Economist and consultant Jean-Marc Bergevin thinks the outlook isn’t as dismal as others may believe. “Is there a market for it? The answer to that one rests very much with Dallaire and his group. If they’re investing $800 million in this, it’s because they feel strongly there’s a market for it, and I see no reason to believe they didn’t do their homework.”

But recent history would suggest that Quebec City hasn’t done well with the build-it-and-they-will-come approach. Just three years ago Quebec City opened its brand-new 18,000-seat Videotron Centre in hopes of landing an NHL team. That hasn’t happened. The city has already lost $5.8 million on the arena

A vision without a plan

This isn’t the vision younger generations have for Quebec City. Simon Parent, a 28-year-old Master’s student in architecture urban design at Université Laval, thinks the original PPU would have made Ste-Foy a more sustainable, pedestrian-friendly place to live.
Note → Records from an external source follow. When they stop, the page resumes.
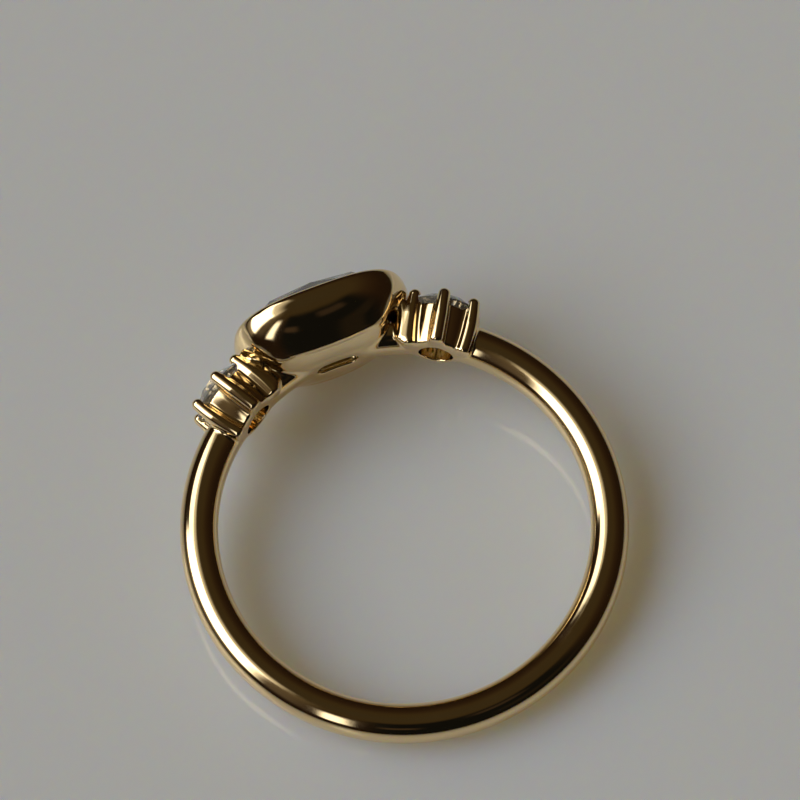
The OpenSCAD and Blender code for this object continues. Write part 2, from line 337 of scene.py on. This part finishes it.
def settle(V, Q, rounds):
    """Evens out the mesh along the surface and puts every point on it."""
    for n in range(rounds + 1):
        for _ in range(2):
            f = gold(V)
            g = gradient(V)
            V = V - np.clip(f / np.maximum((g * g).sum(1), 0.05), -0.05, 0.05)[:, None] * g
        if n == rounds:
            break
        acc = np.zeros_like(V)
        num = np.zeros(len(V))
        for a, b in ((0, 1), (1, 2), (2, 3), (3, 0)):
            for s, t in ((a, b), (b, a)):
                for d in range(3):
                    acc[:, d] += np.bincount(Q[:, s], V[Q[:, t], d], len(V))
                num += np.bincount(Q[:, s], minlength=len(V))
        move = acc / np.maximum(num, 1)[:, None] - V
        g = gradient(V)
        g /= np.linalg.norm(g, axis=1)[:, None] + 1e-9
        move -= (move * g).sum(1)[:, None] * g
        V = V + 0.5 * move
    g = gradient(V, 4e-3)
    g /= np.linalg.norm(g, axis=1)[:, None] + 1e-9
    return V, g


def build_gold():
    step = 0.072
    V, Q = ring_mesh(step)
    V, N = settle(V, Q, 2)
    P = lay(V)
    mesh = bpy.data.meshes.new("gold_ring_polished")
    mesh.from_pydata(P.tolist(), [], Q.tolist())
    mesh.validate()
    mesh.polygons.foreach_set("use_smooth", np.ones(len(mesh.polygons), bool))
    c, s = math.cos(TILT), math.sin(TILT)
    W = np.stack([N[:, 0], N[:, 1] * c - N[:, 2] * s, N[:, 1] * s + N[:, 2] * c], 1)
    mesh.normals_split_custom_set_from_vertices(W.tolist())
    mesh.update()
    print("gold mesh", len(V), "points", len(mesh.polygons), "quads")
    return mesh


# --------------------------------------------------------------- materials
def new_material(name):
    m = bpy.data.materials.new(name)
    m.use_nodes = True
    nt = m.node_tree
    for n in list(nt.nodes):
        nt.nodes.remove(n)
    out = nt.nodes.new("ShaderNodeOutputMaterial")
    return m, nt, out


def gold_material():
    m, nt, out = new_material("polished_gold")
    b = nt.nodes.new("ShaderNodeBsdfPrincipled")
    nt.links.new(b.outputs["BSDF"], out.inputs["Surface"])
    b.inputs["Metallic"].default_value = 1.0
    co = nt.nodes.new("ShaderNodeTexCoord")
    # slight differences of tone in the alloy
    tone = nt.nodes.new("ShaderNodeTexNoise")
    tone.inputs["Scale"].default_value = 420.0
    tone.inputs["Detail"].default_value = 3.0
    nt.links.new(co.outputs["Object"], tone.inputs["Vector"])
    ramp = nt.nodes.new("ShaderNodeValToRGB")
    ramp.color_ramp.elements[0].position = 0.30
    ramp.color_ramp.elements[0].color = (0.860, 0.665, 0.375, 1)
    ramp.color_ramp.elements[1].position = 0.70
    ramp.color_ramp.elements[1].color = (0.905, 0.715, 0.420, 1)
    nt.links.new(tone.outputs["Fac"], ramp.inputs["Fac"])
    nt.links.new(ramp.outputs["Color"], b.inputs["Base Color"])
    # polish: soft smears in the gloss, and fine hairlines
    smear = nt.nodes.new("ShaderNodeTexNoise")
    smear.inputs["Scale"].default_value = 900.0
    smear.inputs["Detail"].default_value = 4.0
    nt.links.new(co.outputs["Object"], smear.inputs["Vector"])
    rough = nt.nodes.new("ShaderNodeMapRange")
    rough.inputs["From Min"].default_value = 0.3
    rough.inputs["From Max"].default_value = 0.75
    rough.inputs["To Min"].default_value = 0.045
    rough.inputs["To Max"].default_value = 0.12
    nt.links.new(smear.outputs["Fac"], rough.inputs["Value"])
    nt.links.new(rough.outputs["Result"], b.inputs["Roughness"])
    fine = nt.nodes.new("ShaderNodeTexNoise")
    fine.inputs["Scale"].default_value = 1500.0
    fine.inputs["Detail"].default_value = 2.0
    nt.links.new(co.outputs["Object"], fine.inputs["Vector"])
    bump = nt.nodes.new("ShaderNodeBump")
    bump.inputs["Strength"].default_value = 0.05
    bump.inputs["Distance"].default_value = 0.00004
    nt.links.new(fine.outputs["Fac"], bump.inputs["Height"])
    nt.links.new(bump.outputs["Normal"], b.inputs["Normal"])
    return m


def stone_material(name, tint):
    m, nt, out = new_material(name)
    b = nt.nodes.new("ShaderNodeBsdfPrincipled")
    nt.links.new(b.outputs["BSDF"], out.inputs["Surface"])
    b.inputs["Transmission Weight"].default_value = 0.88
    b.inputs["IOR"].default_value = 1.7
    b.inputs["Base Color"].default_value = (*tint, 1)
    co = nt.nodes.new("ShaderNodeTexCoord")
    n = nt.nodes.new("ShaderNodeTexNoise")
    n.inputs["Scale"].default_value = 1200.0
    n.inputs["Detail"].default_value = 2.0
    nt.links.new(co.outputs["Object"], n.inputs["Vector"])
    r = nt.nodes.new("ShaderNodeMapRange")
    r.inputs["To Min"].default_value = 0.0
    r.inputs["To Max"].default_value = 0.04
    nt.links.new(n.outputs["Fac"], r.inputs["Value"])
    nt.links.new(r.outputs["Result"], b.inputs["Roughness"])
    return m


def floor_material():
    m, nt, out = new_material("pale_floor")
    b = nt.nodes.new("ShaderNodeBsdfPrincipled")
    nt.links.new(b.outputs["BSDF"], out.inputs["Surface"])
    b.inputs["Base Color"].default_value = (0.70, 0.73, 0.755, 1)
    b.inputs["Roughness"].default_value = 0.10
    b.inputs["IOR"].default_value = 1.45
    b.inputs["Subsurface Weight"].default_value = 1.0
    b.inputs["Subsurface Radius"].default_value = (1.7, 1.15, 0.5)
    b.inputs["Subsurface Scale"].default_value = 0.006
    # painted light: the floor glows faintly and warmly by itself, which lightens and warms the shadows on
    # it; the base colour is a little bluer so the open floor stays grey under this glow
    b.inputs["Emission Color"].default_value = (1.0, 0.84, 0.60, 1)
    b.inputs["Emission Strength"].default_value = 0.035
    return m


# ---------------------------------------------------------------- the pieces
gold_mat = gold_material()
ring = bpy.data.objects.new("gold_ring_polished", build_gold())
bpy.context.scene.collection.objects.link(ring)
ring.data.materials.append(gold_mat)
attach(ring, "root")
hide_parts("gold_ring")

centre_mat = stone_material("centre_stone_clear", (0.90, 0.91, 0.91))
side_mat = stone_material("side_stone_clear", (0.90, 0.91, 0.90))
for node, mat in (("center_stone", centre_mat), ("side_stone_right", side_mat),
                  ("side_stone_left", side_mat)):
    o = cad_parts[node]
    if len(o.material_slots) == 0:
        o.data.materials.append(mat)
    for sl in o.material_slots:
        sl.material = mat

floor_mesh = bpy.data.meshes.new("floor")
F = 3.0
floor_mesh.from_pydata([(-F, -F, 0), (F, -F, 0), (F, F, 0), (-F, F, 0)], [], [(0, 1, 2, 3)])
floor = bpy.data.objects.new("floor", floor_mesh)
bpy.context.scene.collection.objects.link(floor)
floor_mesh.materials.append(floor_material())

# ---------------------------------------------------------------- the camera
# Camera axes in the upright frame, and the ring's centre as the camera sees it
CX = np.array([0.93246, -0.36110, -0.01077])
CY = np.array([0.34195, 0.87261, 0.34875])
CZ = np.array([-0.11653, -0.32888, 0.93715])
CENTRE = np.array([0.199, -5.780, -220.0])
FOCAL_PX = 4813.8
pos = -(CX * CENTRE[0] + CY * CENTRE[1] + CZ * CENTRE[2])
cam_data = bpy.data.cameras.new("camera")
cam = bpy.data.objects.new("camera", cam_data)
bpy.context.scene.collection.objects.link(cam)
cam_data.sensor_width = 36.0
cam_data.sensor_fit = "HORIZONTAL"
cam_data.lens = FOCAL_PX / 800.0 * 36.0
cam_data.clip_start = 0.01
cam_data.clip_end = 50.0
cam_data.dof.use_dof = False
R = Matrix((turn(CX), turn(CY), turn(CZ))).transposed().to_4x4()
cam.matrix_world = Matrix.Translation(Vector(lay(pos))) @ R
bpy.context.scene.camera = cam


# ---------------------------------------------------------------- the light
def room(world):
    """A dim warm room with a tall soft window to the left, a narrow one beside
    it and a pale strip above, laid out by azimuth and height in degrees."""
    world.use_nodes = True
    nt = world.node_tree
    for n in list(nt.nodes):
        nt.nodes.remove(n)

    def put(socket, v):
        if isinstance(v, (int, float)):
            socket.default_value = v
        else:
            nt.links.new(v, socket)

    def calc(op, *args):
        n = nt.nodes.new("ShaderNodeMath")
        n.operation = op
        for i, v in enumerate(args):
            put(n.inputs[i], v)
        return n.outputs[0]

    def fade(v, lo, hi, down=False):
        n = nt.nodes.new("ShaderNodeMapRange")
        n.interpolation_type = "SMOOTHSTEP"
        put(n.inputs["Value"], v)
        n.inputs["From Min"].default_value = lo
        n.inputs["From Max"].default_value = hi
        n.inputs["To Min"].default_value = 1.0 if down else 0.0
        n.inputs["To Max"].default_value = 0.0 if down else 1.0
        return n.outputs["Result"]

    def patch(a, b, c, d, e, f, g, h):
        """1 inside: azimuth rises a to b, falls c to d, height rises e to f,
        falls g to h."""
        m = calc("MULTIPLY", fade(az, a, b), fade(az, c, d, True))
        m = calc("MULTIPLY", m, fade(el, e, f))
        return calc("MULTIPLY", m, fade(el, g, h, True))

    def tinted(color, k):
        n = nt.nodes.new("ShaderNodeVectorMath")
        n.operation = "SCALE"
        n.inputs[0].default_value = color
        put(n.inputs["Scale"], k)
        return n.outputs[0]

    def plus(u, v):
        n = nt.nodes.new("ShaderNodeVectorMath")
        n.operation = "ADD"
        nt.links.new(u, n.inputs[0])
        nt.links.new(v, n.inputs[1])
        return n.outputs[0]

    co = nt.nodes.new("ShaderNodeTexCoord")
    sep = nt.nodes.new("ShaderNodeSeparateXYZ")
    nt.links.new(co.outputs["Generated"], sep.inputs[0])
    az = calc("WRAP", calc("DEGREES", calc("ARCTAN2", sep.outputs["Y"], sep.outputs["X"])),
              360.0, 0.0)
    el = calc("DEGREES", calc("ARCSINE", sep.outputs["Z"]))

    # the walls, lighter towards the ceiling
    ramp = nt.nodes.new("ShaderNodeValToRGB")
    stops = [(0.00, (0.014, 0.0080, 0.0045)), (0.28, (0.017, 0.0093, 0.0052)),
             (0.50, (0.026, 0.0150, 0.0075)), (0.72, (0.041, 0.0280, 0.0120)),
             (1.00, (0.040, 0.0300, 0.0150))]
    cr = ramp.color_ramp
    for i, (t, c) in enumerate(stops):
        e = cr.elements[i] if i < 2 else cr.elements.new(t)
        e.position = t
        e.color = (*c, 1)
    put(ramp.inputs["Fac"], calc("DIVIDE", el, 90.0))
    # a darker, greyer side in front
    dim = nt.nodes.new("ShaderNodeMix")
    dim.data_type = "RGBA"
    put(dim.inputs["Factor"], patch(232, 244, 305, 330, -1, 6, 56, 70))
    nt.links.new(ramp.outputs["Color"], dim.inputs["A"])
    dim.inputs["B"].default_value = (0.0056, 0.0056, 0.0052, 1)
    light = dim.outputs["Result"]

    W = (1.0, 0.975, 0.93)
    for color, k, zone in [
            (W, WINDOW, (140, 147, 186, 199, 16, 21, 58, 63)),
            (W, WINDOW * 0.62, (108, 118, 140, 147, 33, 38, 57, 62)),
            ((1.0, 0.95, 0.82), 0.72, (100, 116, 192, 206, 55, 61, 64, 79)),
            (W, WINDOW * 0.55, (218, 223, 227, 233, 14, 21, 44, 58)),
            ((1.0, 0.88, 0.70), 0.20, (140, 152, 182, 196, 0, 16, 17, 20)),
            ((1.0, 0.82, 0.58), 0.065, (188, 196, 205, 222, 10, 30, 62, 76)),
            ((1.0, 0.62, 0.36), 0.026, (273, 280, 291, 300, 43, 49, 53, 60)),
            ((1.0, 0.62, 0.36), 0.040, (239, 245, 251, 258, 28, 33, 36, 42)),
            ((1.0, 0.60, 0.26), 0.008, (277, 288, 306, 322, 14, 19, 25, 32))]:
        light = plus(light, tinted(color, calc("MULTIPLY", patch(*zone), k)))

    bg = nt.nodes.new("ShaderNodeBackground")
    nt.links.new(light, bg.inputs["Color"])
    out = nt.nodes.new("ShaderNodeOutputWorld")
    nt.links.new(bg.outputs[0], out.inputs["Surface"])


WINDOW = 3.6
world = bpy.data.worlds.new("room")
bpy.context.scene.world = world
room(world)

sc = bpy.context.scene
sc.view_settings.view_transform = "Standard"
sc.view_settings.look = "None"
sc.view_settings.exposure = 0.0
sc.view_settings.gamma = 1.0
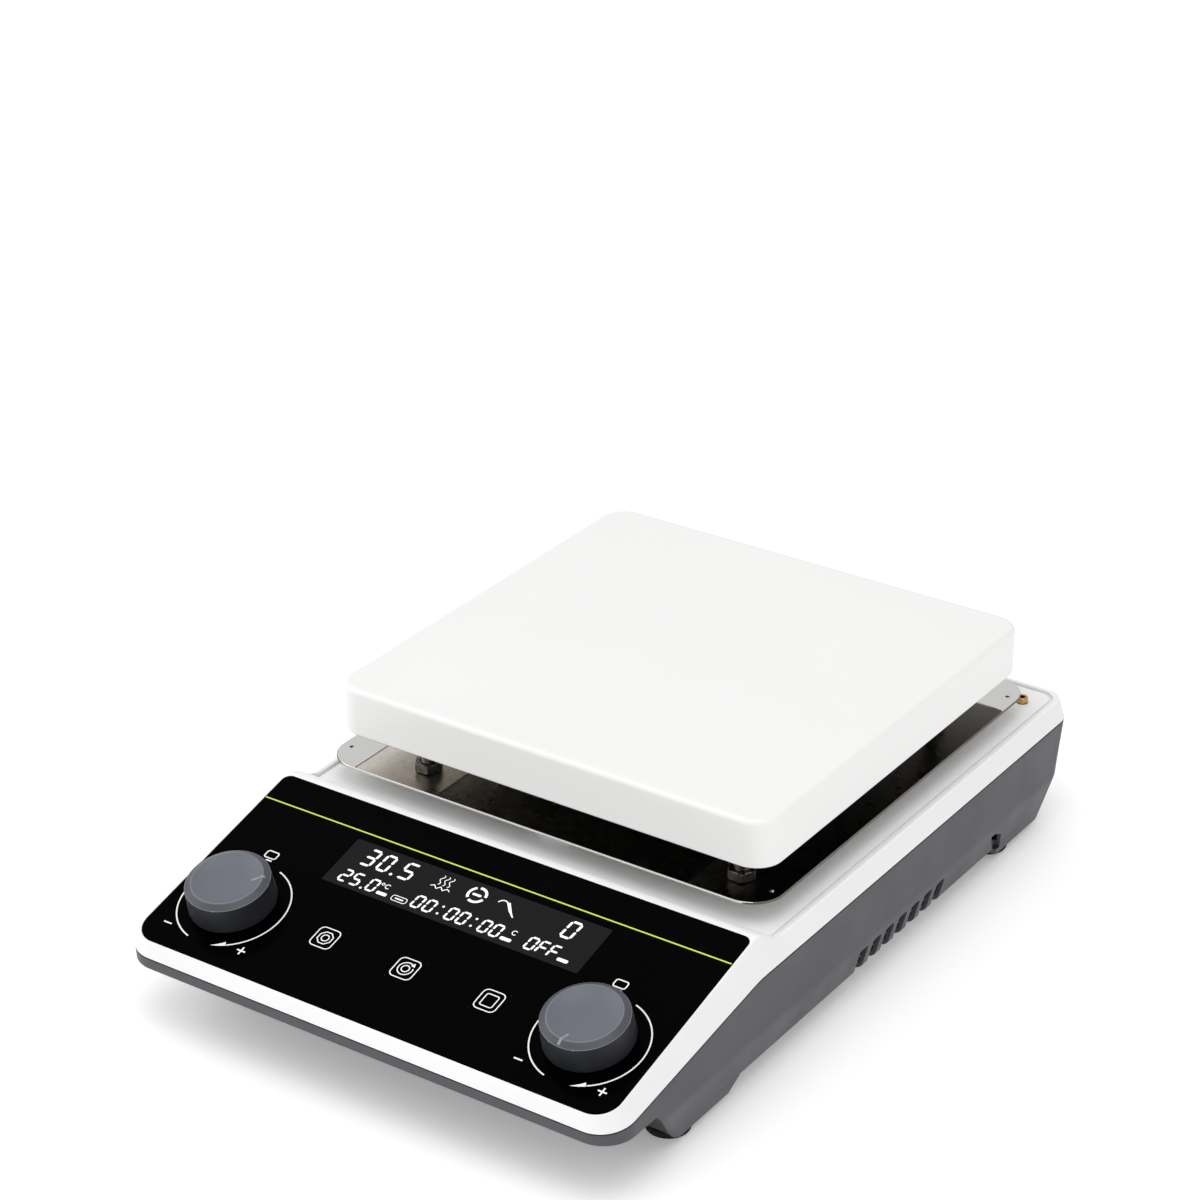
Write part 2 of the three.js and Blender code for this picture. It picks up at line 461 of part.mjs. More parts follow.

He says Le Phare is out of joint with the surrounding neighborhood and modern urban design principles. “It’s a vision, but there’s no plan.”

So why are they building it?

The simplest explanation may be the right one: Leadership wants to redefine Quebec City as a modern, world-class economic hub, and it believes it needs a landmark to do it.

It makes Dufaux think back to a comment made by renowned Danish architect Bjarke Ingels after seeing an early video promoting Le Phare. During a 2015 visit to Université Laval’s school of architecture, the Dane told students he’s seen it many times before: Cities build fancy towers to get themselves on the map.

“[He said], all these towers are like little perfume bottles you buy at the airport. They all have weird shapes, and they stand on the shelf in your bathroom—but you’re not an international person because you bought them at the duty-free shop,” Dufaux recounts.

Le Phare may become the international beacon the city wants, but it seems more likely to be a sore thumb that locals hate.